Un tel choix politique n’a pas manqué, semble-t-il, d’attirer l’attention des puissances anglophones, à leur tête les Etats-Unis, à travers notamment les organisations non gouvernementales. C’est le cas de la fondation Carnegie pour la paix internationale, créée en 1910, qui joue le rôle d’un think tank servant la promotion des intérêts américains sur la scène internationale et l’exploration de nouvelles approches dans le domaine des affaires étrangères par le biais de conférences, recherches et publications. Dans ce sillage, elle a mis en ligne un article sur son site, le 20 juillet, autour de la nouvelle politique linguistique de l’éducation nationale en Algérie.

Même si Carnegie ne prend pas position, et précise qu’elle n’est pas engagée par l’opinion exprimée dans le texte signé par le mathématicien et chercheur algérien Abu Bakr Khaled Saad Allah*, qui est au demeurant très équilibré, l’intérêt de ce genre d’organisations pour le sujet en dit long sur ses grands enjeux. Pendant ce temps, la France officielle et ses différentes institutions sont déboussolées alors qu’elles sont de moins en moins audibles en Algérie.   

Anglais VS. Français…

Pour rappel, sur décision du président algérien Abdelmadjid Tebboune datant du mois de mai dernier, l’école algérienne s’apprête à généraliser l’enseignement de l’anglais dès la troisième année du primaire, un privilège réservé jusqu’ici à une seule langue étrangère : le français. De même, les universités algériennes vont instaurer l’anglais comme première langue vivante. Ce nouveau programme est applicable dès la prochaine rentrée académique 2023/2024.

Dans son analyse, publiée en arabe et en anglais, Saad Allah explique que les choix linguistiques de la politique éducative algérienne sont pris entre les tenailles d’un débat idéologique, qui existe depuis 1962. Au moment où le courant arabophone a pu imposer la généralisation de l’arabisation de l’« école fondamentale », au début des années 1970, le courant francophone a réussi, quant à lui, à sauvegarder l’enseignement en français dans toutes les filiales universitaires des « sciences dures ».

Or, au-delà des langues qui les concernent directement, ces deux écoles de pensée se sont toujours confrontées concernant l’introduction de l’anglais dans le système éducatif dès le primaire. « Alors que le français était enseigné à partir de la troisième année du primaire, l’anglais n’était enseigné comme troisième langue qu’à partir du collège. Les partisans du français ont refusé d’autoriser l’introduction de l’anglais au niveau primaire, et l’affrontement a atteint son paroxysme au début des années 1990, lorsque le ministre de l’Éducation, partisan de l’arabisation, a permis aux élèves du primaire de choisir entre le français et l’anglais comme deuxième langue. Les médias algériens s’en sont donnés à cœur joie avec l’immense débat qui s’en est suivi, mais quelques années plus tard le projet a avorté, et l’anglais a été retiré de l’enseignement primaire », précise l’auteur.             

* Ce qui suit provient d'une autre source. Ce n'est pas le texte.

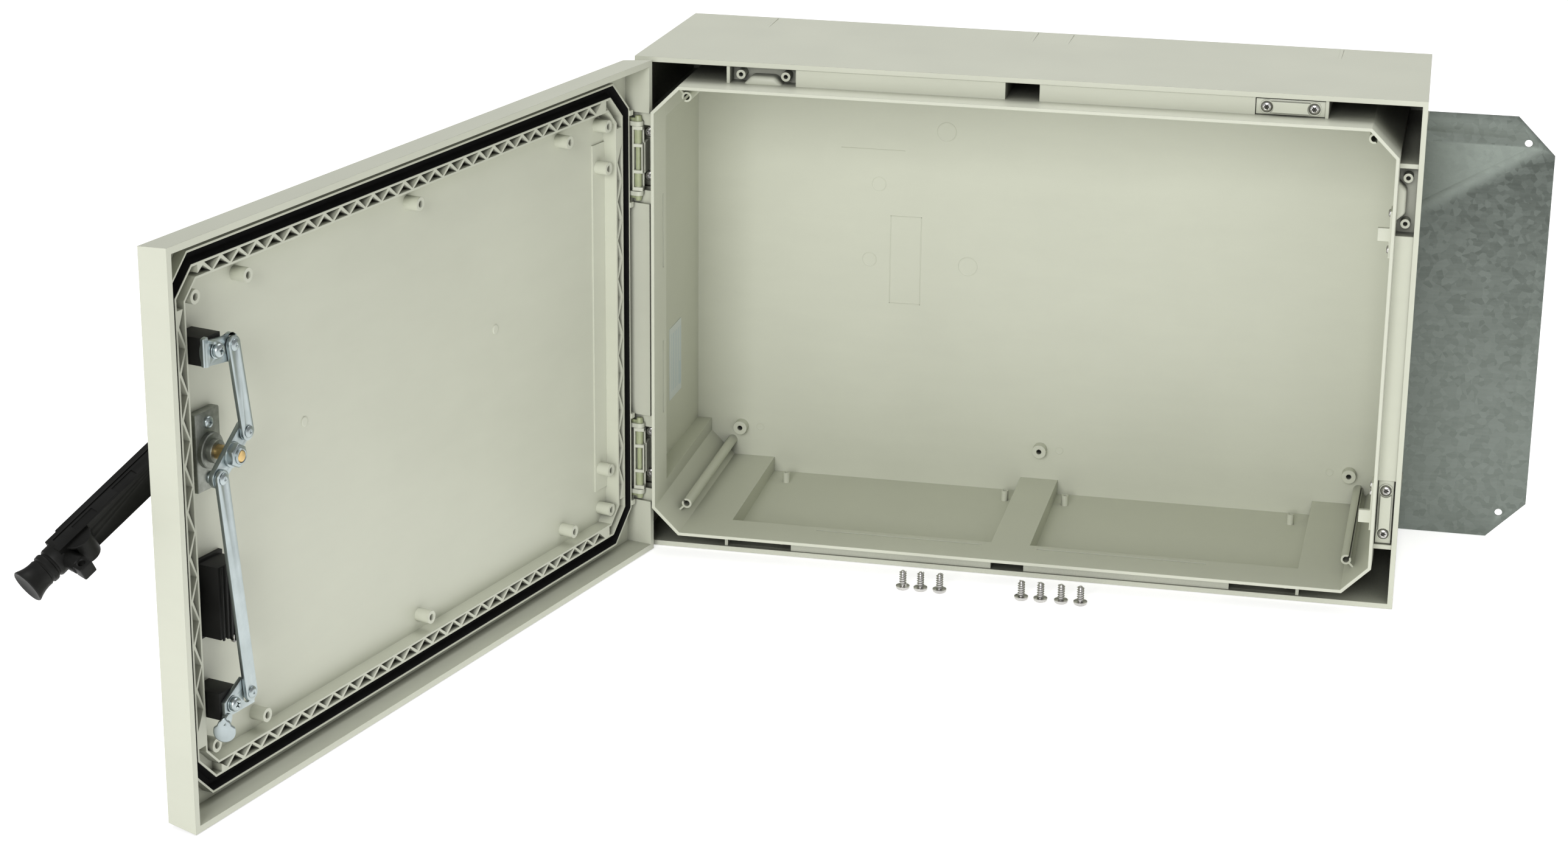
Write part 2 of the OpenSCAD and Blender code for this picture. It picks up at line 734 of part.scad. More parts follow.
module latch_screws() color(STEEL) on_door()
    for (at = [upper_pivot, lower_pivot]) {
        v_cylinder(5, -4.2, -0.6, at[0], at[1]);
        v_cylinder(5.6, -0.6, plate_front_v - 0.2, at[0], at[1]);
        v_cylinder(latch_hole_r - RUN, plate_front_v - 0.3, spacer_front_v + EPS, at[0], at[1]);
        v_cylinder(2.4, spacer_front_v, lattice_v + 8, at[0], at[1]);
    }

// Spacer block that seats over a door boss and carries a latch.
module latch_spacer(at) {
    difference() {
        slab(at[0] - spacer_half, at[0] + spacer_half, spacer_front_v, panel_v,
            at[1] - spacer_half, at[1] + spacer_half);
        v_cylinder(5, lattice_v, panel_v + 1, at[0], at[1]);
        v_cylinder(2.4, spacer_front_v - 1, lattice_v + 1, at[0], at[1]);
    }
}

module upper_spacer() color(BLACK) on_door() latch_spacer(upper_pivot);
module lower_spacer() color(BLACK) on_door() latch_spacer(lower_pivot);

// ---- handle ----

module handle_housing() color(BLACK) on_door()
    difference() {
        union() {
            slab(shaft_u - housing_half, shaft_u + housing_half, door_d + 1, housing_front_v,
                housing_bottom, housing_top);
            slab(shaft_u - 11.8, shaft_u + 11.8, well_back_v, door_d + 2, 121.2, 171.8);
            slab(shaft_u - 14, shaft_u + 14, panel_v - 3, panel_v, 119, 174);
            slab(shaft_u - 14, shaft_u - 11, well_back_v + 2, panel_v, 112, 119.2);
        }
        slab(shaft_u - 9.8, shaft_u + 9.8, well_back_v + 2, housing_front_v + 1, 123, 170);
        v_cylinder(shaft_r + RUN, door_d, housing_front_v + 1, shaft_u, shaft_z);
        for (half = [-1, 1])
            v_cylinder(2, door_d, housing_front_v - 0.5, shaft_u, shaft_z + half * 19);
        slab(shaft_u - 15, shaft_u - 10.5, well_back_v + 6, well_back_v + 9, 111, 116);
    }

module housing_seal() color(RUBBER) on_door()
    difference() {
        slab(shaft_u - housing_half, shaft_u + housing_half, door_d, door_d + 1, housing_bottom, housing_top);
        slab(shaft_u - 11.8, shaft_u + 11.8, door_d - 1, door_d + 2, 121.2, 171.8);
        v_cylinder(6, door_d - 1, door_d + 2, shaft_u, shaft_z);
        for (half = [-1, 1])
            v_cylinder(2.1, door_d - 1, door_d + 2, shaft_u, shaft_z + half * 19);
    }

module housing_screw() color(STEEL) on_door()
    translate([shaft_u - 12.4, -15.5, 112]) mirror([0, 0, 1]) {
        cylinder(r = 2.6, h = 1.6);
        translate([0, 0, -4]) cylinder(r = 1.2, h = 4.1);
    }

// Hub on the outer end of the shaft, with two ears for the lever pin.
module handle_hub() color(BLACK) on_door()
    translate([shaft_u, 0, shaft_z]) rotate([0, -lever_turn, 0]) {
        difference() {
            v_cylinder(14, housing_front_v + 0.3, pivot_v - lever_t / 2 - 0.5, 0, 0);
            v_cylinder(shaft_r, housing_front_v, housing_front_v + 0.5, 0, 0);
        }
        for (side = [-1, 1])
            difference() {
                union() {
                    translate([side * 12.4 - 1.5, -pivot_v, -5]) cube([3, pivot_v - housing_front_v - 1, 10]);
                    translate([side * 12.4 - 1.5, -pivot_v, 0]) rotate([0, 90, 0]) cylinder(r = 5, h = 3);
                }
                translate([side * 12.4 - 3, -pivot_v, 0]) rotate([0, 90, 0]) cylinder(r = 2, h = 6);
            }
    }

module lever_pin() color(STEEL) on_door()
    translate([shaft_u, -pivot_v, shaft_z]) rotate([0, -lever_turn, 0]) translate([-13.9, 0, 0])
        rotate([0, 90, 0]) cylinder(r = 2, h = 27.8);

// Swing lever, hanging down from the pivot at the origin, its outer face towards -Y.
module swing_lever() color(BLACK) on_lever() {
    half_w = lever_w / 2;
    half_t = lever_t / 2;
    difference() {
        union() {
            translate([-half_w, 0, 0]) rotate([0, 90, 0]) cylinder(r = half_t, h = lever_w);
            translate([-half_w, -half_t, -110]) cube([lever_w, lever_t, 110]);
            translate([-half_w + 3, -half_t - 2.2, -96]) cube([lever_w - 6, 3, 84]);
            translate([0, 0, -lever_len + 10]) lever_tip();
            translate([-8, half_t - 1, -104]) cube([16, 6, 18]);
            translate([-8, half_t + 5, -95]) rotate([0, 90, 0]) cylinder(r = 5, h = 16);
            translate([-9, 0, -112]) cube([18, 10, 14]);
        }
        translate([-half_w - 1, 0, 0]) rotate([0, 90, 0]) cylinder(r = 2 + RUN, h = lever_w + 2);
        for (side = [-1, 1])
            translate([side * half_w - 0.8, -3.4, -96]) cube([1.6, 2.2, 84]);
        y_cylinder(6.05, -12, 21, 0, -105);
    }
}

// Necked and flared end of the lever.
module lever_tip() {
    for (step = [[0, 9.2, 5], [5, 8, 12], [-4, 9.8, 4.5]])
        translate([0, 0, step[0]]) cylinder(r = step[1], h = step[2] + 0.5);
    translate([0, 0, -10]) cylinder(r1 = 13, r2 = 8.5, h = 6.5);
}

// Barrel lock through the lever, with its cross-drilled tail.
module lock_cylinder() color(BLACK) on_lever()
    difference() {
        union() {
            y_cylinder(6, -8.6, 20, 0, -105);
            translate([-5, 19, -110]) cube([10, 9, 10]);
            y_cylinder(2.6, 9, 14, 0, -105);
        }
        translate([-7, 23, -105]) rotate([0, 90, 0]) cylinder(r = 2.4, h = 14);
        translate([-0.6, -9.6, -108]) cube([1.2, 6, 6]);
    }

// ---- loose pieces ----

module mounting_plate() color(STEEL)
    translate([plate_x, 0, 0]) upright(body_d, body_d + plate_t) difference() {
        polygon([[plate_chamfer, 0], [plate_w - plate_chamfer, 0], [plate_w, plate_chamfer],
            [plate_w, plate_h - plate_chamfer], [plate_w - plate_chamfer, plate_h],
            [plate_chamfer, plate_h], [0, plate_h - plate_chamfer], [0, plate_chamfer]]);
        for (sx = [-1, 1], sz = [-1, 1])
            translate([plate_w / 2 + sx * plate_hole_pitch[0] / 2, plate_h / 2 + sz * plate_hole_pitch[1] / 2])
                circle(plate_hole_r);
    }

module plate_screws() color(STEEL)
    for (x = loose_xs)
        translate([x, loose_y, 0]) {
            cylinder(r = 5.5, h = 1.4);
            translate([0, 0, 1.4]) cylinder(r1 = 5.5, r2 = 3, h = 2);
            translate([0, 0, 3.4]) cylinder(r = 2.2, h = 10.8);
            translate([0, 0, 14.2]) cylinder(r1 = 2.2, r2 = 0.9, h = 1.8);
        }

module inspection_sticker() color(LABEL_BLUE)
    translate([wall, 0, 0]) rotate([0, 0, -atan(draft_side / body_d)])
        span([0, 83, 94], [0.3, 119, 155]);

body_shell();
door_shell();
door_gasket();
upper_hinge_leaf();
lower_hinge_leaf();
upper_hinge_pin();
lower_hinge_pin();
hinge_screws();
top_keeper();
side_keeper();
keeper_screws();
upper_striker();
lower_striker();
striker_screws();
lock_base_plate();
lock_base_screws();
lock_shaft();
crank_plate();
lock_nut();
crank_rivets();
upper_link();
lower_link();
upper_link_rivet();
lower_link_rivet();
upper_latch_plate();
lower_latch_plate();
latch_screws();
upper_spacer();
lower_spacer();
handle_housing();
housing_seal();
housing_screw();
handle_hub();
lever_pin();
swing_lever();
lock_cylinder();
mounting_plate();
plate_screws();
inspection_sticker();
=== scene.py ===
"""Looks of a moulded wall cabinet with a swing door, a two-point lock and a swing lever handle.

Every sub-assembly is a class with its sizes in millimetres. Door parts are modelled closed,
in front of the body, and then swung about the hinge axis to the angle they are stored at.
"""
from __future__ import annotations

import logging
import math
from collections.abc import Callable
from dataclasses import dataclass
from enum import Enum

import bpy
from mathutils import Matrix, Vector

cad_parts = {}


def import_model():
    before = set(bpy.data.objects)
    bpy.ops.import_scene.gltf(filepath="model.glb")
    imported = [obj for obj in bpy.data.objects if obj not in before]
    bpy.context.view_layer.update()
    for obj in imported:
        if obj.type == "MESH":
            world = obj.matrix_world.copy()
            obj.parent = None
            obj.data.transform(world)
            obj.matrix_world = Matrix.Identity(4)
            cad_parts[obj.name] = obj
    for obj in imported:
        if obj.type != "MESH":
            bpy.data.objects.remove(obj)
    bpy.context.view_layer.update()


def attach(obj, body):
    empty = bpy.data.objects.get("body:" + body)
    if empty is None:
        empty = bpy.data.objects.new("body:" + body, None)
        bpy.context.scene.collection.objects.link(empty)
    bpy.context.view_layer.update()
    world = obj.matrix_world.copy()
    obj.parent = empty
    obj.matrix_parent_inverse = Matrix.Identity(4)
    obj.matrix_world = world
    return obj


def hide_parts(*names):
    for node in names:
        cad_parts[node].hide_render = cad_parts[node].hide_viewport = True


LOG = logging.getLogger("cabinet")
MM = 0.001
Point = tuple[float, float, float]
Colour = tuple[float, float, float]


class Recess(Enum):
    """Drive recess in a screw's head."""

    CROSS = "cross"
    STAR = "star"


class Side(Enum):
    """Direction of a face's outward normal."""

    RIGHT = (1.0, 0.0, 0.0)
    FRONT = (0.0, -1.0, 0.0)
    BOTTOM = (0.0, 0.0, -1.0)


# ---- places ----


def shift(x: float, y: float, z: float) -> Matrix:
    """Translation by a distance in millimetres."""
    return Matrix.Translation(Vector((x, y, z)) * MM)


def turn(degrees: float, axis: str) -> Matrix:
    """Rotation about an axis through the origin."""
    return Matrix.Rotation(math.radians(degrees), 4, axis)


HINGE_X = 5.6
HINGE_Y = -11.5
DOOR_OPEN = 105.5
SHAFT_U = 544.0
SHAFT_Z = 248.0
PIVOT_V = 45.0
LEVER_TURN = 58.0
LEVER_TILT = 16.0

ON_DOOR = shift(HINGE_X, HINGE_Y, 0) @ turn(-DOOR_OPEN, "Z") @ shift(-HINGE_X, -HINGE_Y, 0)
ON_LEVER = (
    ON_DOOR @ shift(SHAFT_U, -PIVOT_V, SHAFT_Z) @ turn(-LEVER_TURN, "Y") @ turn(-LEVER_TILT, "X")
)
FACE_FRONT = turn(90, "X")
FACE_BACK = turn(-90, "X")


# ---- material tree ----


class Signal:
    """A number in a material tree, with Python's operators on it."""

    def __init__(self, tree: "MaterialTree", socket: bpy.types.NodeSocket) -> None:
        """Wraps an output socket of a tree."""
        self.tree = tree
        self.socket = socket

    def maths(self, operation: str, *terms: "Signal | float") -> "Signal":
        """Adds a Math node.

        Args:
            operation: The node's operation.
            terms: Its inputs, in order.

        Returns:
            The node's value.
        """
        inputs = dict(enumerate(terms))
        return self.tree.node("ShaderNodeMath", {"operation": operation}, inputs)

    def __add__(self, other: "Signal | float") -> "Signal":
        """Sum."""
        return self.maths("ADD", self, other)

    def __sub__(self, other: "Signal | float") -> "Signal":
        """Difference."""
        return self.maths("SUBTRACT", self, other)

    def __rsub__(self, other: float) -> "Signal":
        """Reflected difference."""
        return self.maths("SUBTRACT", other, self)

    def __mul__(self, other: "Signal | float") -> "Signal":
        """Product."""
        return self.maths("MULTIPLY", self, other)

    def __gt__(self, other: "Signal | float") -> "Signal":
        """One where this is greater, else zero."""
        return self.maths("GREATER_THAN", self, other)

    def __lt__(self, other: "Signal | float") -> "Signal":
        """One where this is less, else zero."""
        return self.maths("LESS_THAN", self, other)

    def __mod__(self, other: "Signal | float") -> "Signal":
        """Remainder that is never negative."""
        return self.maths("FLOORED_MODULO", self, other)

    __radd__ = __add__
    __rmul__ = __mul__


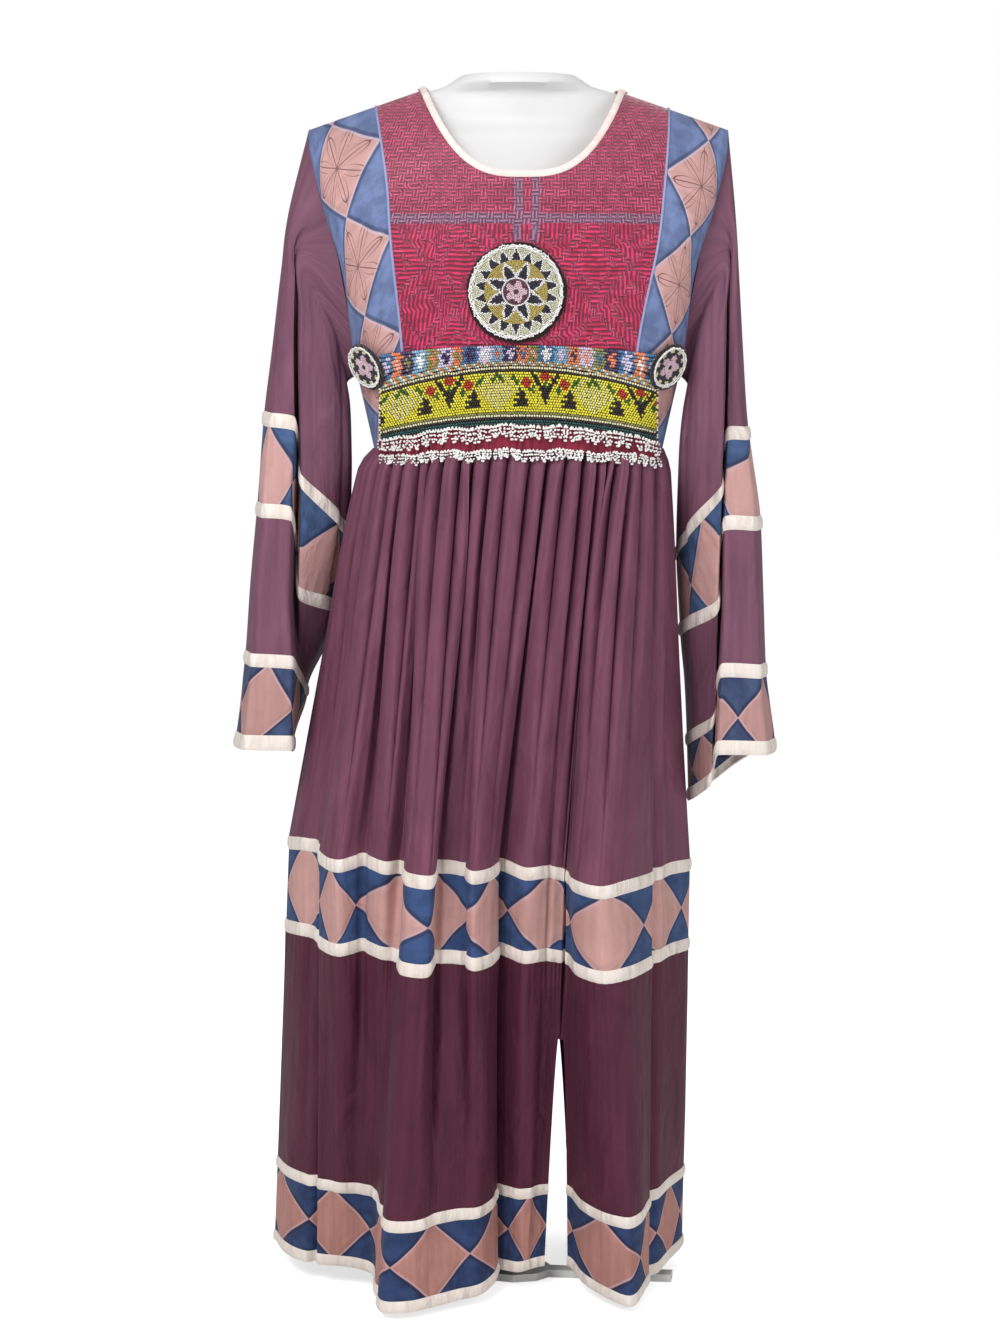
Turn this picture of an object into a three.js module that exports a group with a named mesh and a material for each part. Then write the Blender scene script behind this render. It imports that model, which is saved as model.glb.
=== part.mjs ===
// A kuchi dress on a plain white dress form, in millimetres, +Z up.
// The dress faces -Y and +X is the viewer's right. The origin is under the stand's hub, on the floor.
import * as THREE from "three";

// Thickness of each kind of cloth, and the gap left at every seam
const CLOTH = 1.6;
const TRIM = 2.4;
const SEAM = 0.3;
const ARMHOLE_SEAM = 1.1;
const LIE = 0.35;

// Heights of the main seams, at the middle of the dress
const WAIST_Z = 880;
const UNDERARM_Z = 957;
const SHOULDER_TIP_Z = 1208;
const NECK_POINT_Z = 1247;
const NECK_POINT_X = 102;
const SHOULDER_SLOPE = (NECK_POINT_Z - SHOULDER_TIP_Z) / 114;
const SHOULDER_ROUNDING = 95;
const ARMHOLE_DEPTH = 52;
const OVAL_POWER = 2.3;

// Neck opening: a deep round front and a shallow back
const NECK = { x: 4.5, half: 106, front: 1152, back: 1222, top: 1249, power: 3 };
const BINDING_WIDTH = 6;
const BINDING_SEAM = 0.6;

// Half width of the bodice, and its depth in front of and behind the side seam
const bodiceSections = [
  { z: 880, half: 150, front: 104, back: 88 },
  { z: 925, half: 160, front: 107, back: 90 },
  { z: 957, half: 167, front: 110, back: 92 },
  { z: 1064, half: 181, front: 112, back: 97 },
  { z: 1131, half: 201, front: 106, back: 96 },
  { z: 1208, half: 216, front: 92, back: 86 },
  { z: 1262, half: 216, front: 84, back: 80 },
];

// Where the yoke meets the patchwork side panels
const yokeEdges = [
  { z: 880, left: -112, right: 114 },
  { z: 984, left: -118, right: 120 },
  { z: 1093, left: -129, right: 141 },
  { z: 1150, left: -133, right: 147 },
  { z: 1240, left: -148, right: 156 },
];

// The belt's level seams: height at the middle, and how much lower the ends hang
const BELT_HALF = 138.5;
const BELT_LIE = 1;
const beltLevels = {
  top: { z: 984, drop: 8 },
  strip: { z: 964, drop: 23 },
  band: { z: 905, drop: 16 },
};
// Layers at the belt: first and last height, distance out from the bodice, thickness and waves
const ruffles = [
  { name: "belt_ruffle_upper", top: 904.7, bottom: 887, drop: 14, out: 11, wall: 2.4, waves: 16, swell: 2 },
  { name: "belt_frill", top: 904.7, bottom: 878.5, drop: 10, out: 5.8, wall: 1.6, waves: 12, swell: 0.4 },
  { name: "belt_ruffle_lower", top: 878.2, bottom: 865, drop: 4, out: 8.2, wall: 2.4, waves: 16, swell: 1.6 },
];

// Bead medallions: how far each stands off the bodice, where the side ones lie on the belt's ends
const medallions = [
  { name: "medallion_centre", x: -3, z: 1037, radius: 51, off: 0.35, sides: 24, colour: "#d9d2bb" },
  { name: "medallion_left", x: -152, z: 966, radius: 25, off: 3.9, sides: 14, colour: "#2b2330" },
  { name: "medallion_right", x: 148, z: 966, radius: 25, off: 4.65, sides: 14, colour: "#2b2330" },
];
const MEDALLION_EDGE = 1.6;
const MEDALLION_RIM = { width: 5, share: 0.14, height: 4.6 };
const MEDALLION_FACE = 3.2;
const MEDALLION_BOSS = { start: 0.3, top: 0.22, height: 5.2 };

// Skirt seams, as a share of the way from the middle trim's top edge down to the hem
const skirtLevels = {
  trimTop: 0,
  bandTop: 0.0314,
  bandBottom: 0.2018,
  tierTop: 0.2332,
  hemTrimTop: 0.789,
  hemBandTop: 0.816,
  hemBandBottom: 0.973,
  hem: 1,
};
const MIDDLE_Z = 454;
const MIDDLE_TILT = 0.055;
const HEM_Z = 8;

// The skirt's large folds from the left side across the front to the right side.
// Each row is a ridge or a valley: its place and drop at the middle trim, and its place and rise at the hem.
const frontFolds = [
  { fold: "left side", midX: -243, midY: 32, drop: 0, hemX: -262, hemY: 52, rise: 12 },
  { fold: "left back panel", midX: -228, midY: -5, drop: -5, hemX: -250, hemY: 8, rise: 13 },
  { fold: "step, behind", midX: -210, midY: -24, drop: -6, hemX: -232, hemY: -22, rise: 13 },
  { fold: "step, in front", midX: -205, midY: -62, drop: 0, hemX: -208, hemY: -38, rise: 13 },
  { fold: "left ridge", midX: -184, midY: -98, drop: 2, hemX: -186, hemY: -44, rise: 13 },
  { fold: "left valley", midX: -160, midY: -84, drop: -3, hemX: -168, hemY: -50, rise: 12 },
  { fold: "second ridge", midX: -136, midY: -106, drop: 0, hemX: -153, hemY: -62, rise: 10 },
  { fold: "second valley", midX: -121, midY: -92, drop: 0, hemX: -148, hemY: -112, rise: 4 },
  { fold: "left lobe, edge", midX: -111, midY: -138, drop: 5, hemX: -138, hemY: -160, rise: 0 },
  { fold: "left lobe", midX: -88, midY: -142, drop: 6, hemX: -112, hemY: -160, rise: 0 },
  { fold: "lobe valley", midX: -80, midY: -104, drop: -4, hemX: -88, hemY: -143, rise: 0 },
  { fold: "narrow panel", midX: -62, midY: -104, drop: -4, hemX: -64, hemY: -125, rise: 1 },
  { fold: "third ridge", midX: -47, midY: -130, drop: 1, hemX: -40, hemY: -108, rise: 2 },
  { fold: "third slope", midX: -30, midY: -112, drop: 0, hemX: -26, hemY: -84, rise: 6 },
  { fold: "middle valley", midX: -15, midY: -82, drop: -5, hemX: -17, hemY: -56, rise: 12 },
  { fold: "middle ridge", midX: 8, midY: -108, drop: -2, hemX: 0, hemY: -62, rise: 12 },
  { fold: "middle panel", midX: 30, midY: -94, drop: -3, hemX: 15, hemY: -52, rise: 13 },
  { fold: "vent, left edge", midX: 46, midY: -88, drop: 0, hemX: 28, hemY: -46, rise: 14 },
  { fold: "vent, right edge", midX: 50, midY: -90, drop: 2, hemX: 53, hemY: -46, rise: 14 },
  { fold: "right lobe, edge", midX: 58, midY: -128, drop: 5, hemX: 68, hemY: -80, rise: 6 },
  { fold: "right lobe", midX: 82, midY: -146, drop: 7, hemX: 92, hemY: -120, rise: 2 },
  { fold: "right lobe ridge", midX: 108, midY: -124, drop: 3, hemX: 114, hemY: -142, rise: 0 },
  { fold: "right valley", midX: 138, midY: -66, drop: 2, hemX: 135, hemY: -84, rise: 5 },
  { fold: "right panel", midX: 158, midY: -24, drop: -2, hemX: 157, hemY: -28, rise: 12 },
  { fold: "right side", midX: 184, midY: 32, drop: 0, hemX: 178, hemY: 48, rise: 12 },
];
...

Dilemme linguistique hautement politisé !

Pour lui, ces questions linguistiques sont hautement politisées, et le choix de la langue d’enseignement a de grandes implications sociopolitiques en Algérie. Si l’anglais prévaut progressivement, le courant francophone risquerait de s’affaiblir dans ses liens avec le pouvoir, l’administration et la société, surtout avec la tendance des jeunes à préférer l’anglais de plus en plus, considérée comme la langue universelle et celle de la science.

« Le passage vers l’anglais serait, d’un autre côté, avantageux pour les partisans de l’arabisation, qui ont depuis longtemps prétendu être victimes de discrimination en matière d’emploi en raison de la rareté des opportunités dans les administrations et les entreprises qui fonctionnent exclusivement en français, du moins jusqu’à il n’y pas longtemps », indique-t-il.  

Le document souligne, par ailleurs, que le dossier de la politique linguistique en Algérie est fortement influencé par les relations politiques, économiques et culturelles avec France. Une bonne relation bilatérale renforce le français face à l’anglais. La tendance s’inverse en faveur de la langue anglaise quand Alger et Paris se fâchent !

Ce débat n’est pas près d’être clos car il connaît des va-et-vient et des rebondissements permanents, depuis plus de 60 ans. Avant les annonces de cette année, l’ancien ministre de l’Enseignement supérieur, Bouzid Tayeb, avait annoncé, durant l’été 2019, son souhait de faire de l’anglais la première langue étrangère à l’université, au détriment du français. Il a fini par quitter son poste sans que son projet voie le jour ! Même si le gouvernement algérien paraît, cette fois-ci, déterminé à introduire l’anglais dans l’ensemble de l’université algérienne, le calendrier serré fixé pour la mise en œuvre de cette décision pourrait compromettre son succès, surtout que « le courant francophone, écrit Pr Saad Allah, résiste encore et pourrait faire avorter ce projet ».

En guise de conclusion, l’enseignant-chercheur considère qu’« en tenant compte de la réalité historique et de l’avenir du pays, la solution à ce dilemme linguistique réside dans le fait d’accorder à l’arabe l’importance qu’il mérite en tant que langue nationale et officielle, et donner à l’anglais une importance accrue à différents paliers d’éducation, sans pour autant compromettre la langue française, à laquelle l’Algérie est historiquement liée ».

* Abu Bakr Khaled Saad Allah est titulaire d’un doctorat en mathématiques appliquées. Il est professeur de mathématiques à l’École Normale Supérieure, en Algérie, et chercheur au Laboratoire des Équations aux dérivées partielles du ministère de l’Enseignement supérieur.